We noticed afterwards on the map that if we’d kept going once the Boulevard ended, we would soon have arrived at the Carlsberg plant – a prime tourist attraction, but probably not one we’ll go for. Anyway, we walked back and entered the Tivoli, an amusement park dating back to 1843, and another of Denmark’s premier attractions (apparently an inspiration for the original Disneyland). It contains a large number of carousels and classic-type rides - nothing based on The Green Lantern or suchlike - ranging from things that raise toddlers about four feet into the air to others that swing adults around like bags of sand. It also has very nicely maintained gardens, casinos, performing spaces (mostly active only in the evening I think) and – this apparently being the number one activity in the Tivoli – countless places to eat and drink. It was a nice place to walk around, but didn’t detain us for much more than half an hour – presumably at the extreme low end of visitor duration.

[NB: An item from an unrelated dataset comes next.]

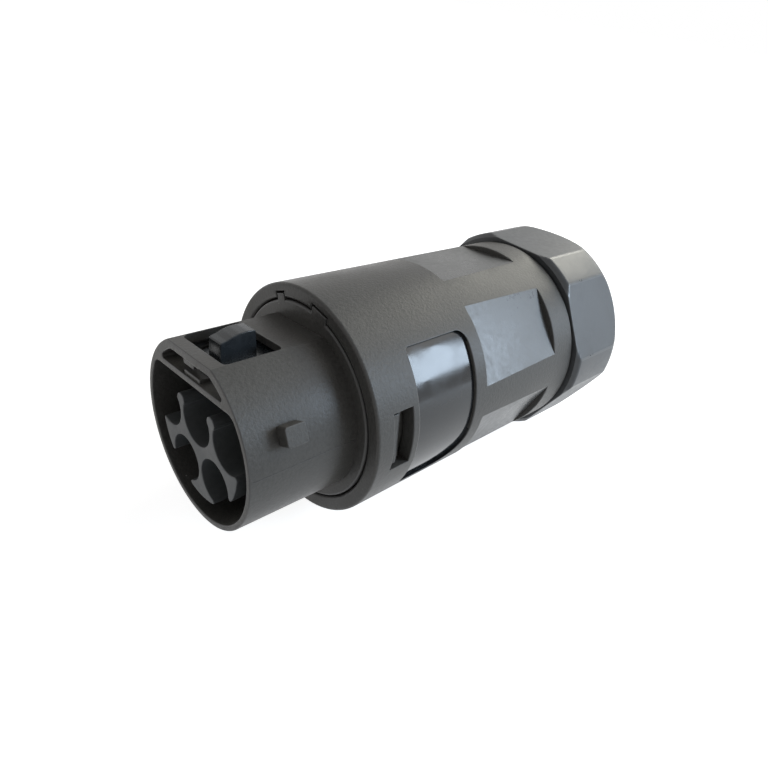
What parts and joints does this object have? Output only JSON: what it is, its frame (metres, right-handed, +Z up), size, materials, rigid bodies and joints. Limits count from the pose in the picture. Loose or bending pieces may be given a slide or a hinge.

We walked down Hans Christian Andersens Boulevard (much less fairytale-like than it sounds) and crossed the Inderhavnen to the Christianshavn district on the other side. We walked south along the water, with a huge number of young Danes sunbathing on boardwalks by the water to our right, or swimming in roped-off sections of the river, and an equally huge number of young Danes hanging out on the grass to our left. I don’t think we’ve ever been in a city where so many great-looking young people were just lying around looking happy – it had the ambiance of a beach resort, but with no sand and no cocktails with little umbrellas. Even stranger, virtually no one seemed to be texting or otherwise staring at smartphones – if not just sunbathing, then they were generally talking or reading. Beyond strange.

We walked all the way to the end of that and then back again (you know, to make sure we didn’t miss any nice-looking young Danes the first time) and then continued on, through areas which have apparently been recently reclaimed through urban development programs, and have that kind of feeling about them – one strip, alongside a canal, felt distinctly like Amsterdam. We’ll do more on Christianshavn another day, but by now we’d walked over four and a half hours with only that brief break in the pastry shop. So we walked back to the hotel, trying again to take a slightly different route: it becomes clear pretty quickly that Copenhagen is a good city for exploring, with every new street yielding something , whether it be an antique shop, another café, or the “Angels Gentlemans Club.” Although there’s not the sense of a huge number of foreign tourists here, English seems to be established as the logical language of interchange – many of the restaurants have translations posted outside, and we’ve yet to encounter anyone who didn’t speak it much more than adequately. It  was a wonderful, varied day, entirely trouble-free, and even better, while we were gone they removed the scaffolding from the hotel, so we now have an unimpeded, multi-faceted view.

Later on we walked along the water again in the direction of the Little Mermaid, then walked a few blocks deeper in to find a restaurant. We ate in a place called the Sommelier, with the overwhelming wine list you'd expect from that name, and very good food again. We ended up with a further bottle of wine at the Salt bar, attached to the hotel adjoining our own, overlooking the water,bordered by several old-style sailing ships which you can charter for trips. At around 10.30 pm, a bare-chested man started climbing one of the masts, faintly highlighted in a blue beam from above. You couldn’t initially tell whether or not this was a functional activity that just happened to be eye-catching, but suddenly there was a woman up there too, both of them in harnesses, and they started swirling round each other, painting body patterns in the night air. The man kept going for a long time, maybe an hour, with his partner changing twice; they didn’t do anything more to announce their presence, and indeed only a handful of people noticed them, which made it all the more mysterious and beautiful. They stopped just before we left, and people seemed to be arriving at the boat for a party, which must at the very least have had possibilities.